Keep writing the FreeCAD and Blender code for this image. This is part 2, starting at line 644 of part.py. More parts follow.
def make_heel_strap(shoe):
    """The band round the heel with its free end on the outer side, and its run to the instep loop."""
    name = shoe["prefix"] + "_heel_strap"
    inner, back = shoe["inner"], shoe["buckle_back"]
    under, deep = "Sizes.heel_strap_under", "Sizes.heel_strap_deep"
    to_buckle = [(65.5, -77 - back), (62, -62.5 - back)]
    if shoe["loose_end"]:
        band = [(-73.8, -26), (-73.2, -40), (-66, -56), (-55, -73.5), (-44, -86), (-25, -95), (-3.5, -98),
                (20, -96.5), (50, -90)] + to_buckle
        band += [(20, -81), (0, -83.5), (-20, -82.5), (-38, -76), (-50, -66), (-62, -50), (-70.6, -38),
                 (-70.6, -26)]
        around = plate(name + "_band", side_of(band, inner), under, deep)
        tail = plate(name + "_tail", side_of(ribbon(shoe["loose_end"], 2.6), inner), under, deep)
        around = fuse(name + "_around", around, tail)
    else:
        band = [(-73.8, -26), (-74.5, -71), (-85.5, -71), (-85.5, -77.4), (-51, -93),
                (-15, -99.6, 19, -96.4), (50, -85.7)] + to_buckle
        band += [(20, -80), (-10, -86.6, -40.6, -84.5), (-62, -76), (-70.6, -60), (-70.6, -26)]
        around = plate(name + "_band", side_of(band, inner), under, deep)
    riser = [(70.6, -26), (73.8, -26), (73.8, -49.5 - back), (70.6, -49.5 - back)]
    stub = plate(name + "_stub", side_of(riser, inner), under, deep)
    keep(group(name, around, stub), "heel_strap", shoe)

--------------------

Objective =
Give every line of the material again, exactly as it reads.

Correct answer =
Keep writing the FreeCAD and Blender code for this image. This is part 2, starting at line 644 of part.py. More parts follow.
def make_heel_strap(shoe):
    """The band round the heel with its free end on the outer side, and its run to the instep loop."""
    name = shoe["prefix"] + "_heel_strap"
    inner, back = shoe["inner"], shoe["buckle_back"]
    under, deep = "Sizes.heel_strap_under", "Sizes.heel_strap_deep"
    to_buckle = [(65.5, -77 - back), (62, -62.5 - back)]
    if shoe["loose_end"]:
        band = [(-73.8, -26), (-73.2, -40), (-66, -56), (-55, -73.5), (-44, -86), (-25, -95), (-3.5, -98),
                (20, -96.5), (50, -90)] + to_buckle
        band += [(20, -81), (0, -83.5), (-20, -82.5), (-38, -76), (-50, -66), (-62, -50), (-70.6, -38),
                 (-70.6, -26)]
        around = plate(name + "_band", side_of(band, inner), under, deep)
        tail = plate(name + "_tail", side_of(ribbon(shoe["loose_end"], 2.6), inner), under, deep)
        around = fuse(name + "_around", around, tail)
    else:
        band = [(-73.8, -26), (-74.5, -71), (-85.5, -71), (-85.5, -77.4), (-51, -93),
                (-15, -99.6, 19, -96.4), (50, -85.7)] + to_buckle
        band += [(20, -80), (-10, -86.6, -40.6, -84.5), (-62, -76), (-70.6, -60), (-70.6, -26)]
        around = plate(name + "_band", side_of(band, inner), under, deep)
    riser = [(70.6, -26), (73.8, -26), (73.8, -49.5 - back), (70.6, -49.5 - back)]
    stub = plate(name + "_stub", side_of(riser, inner), under, deep)
    keep(group(name, around, stub), "heel_strap", shoe)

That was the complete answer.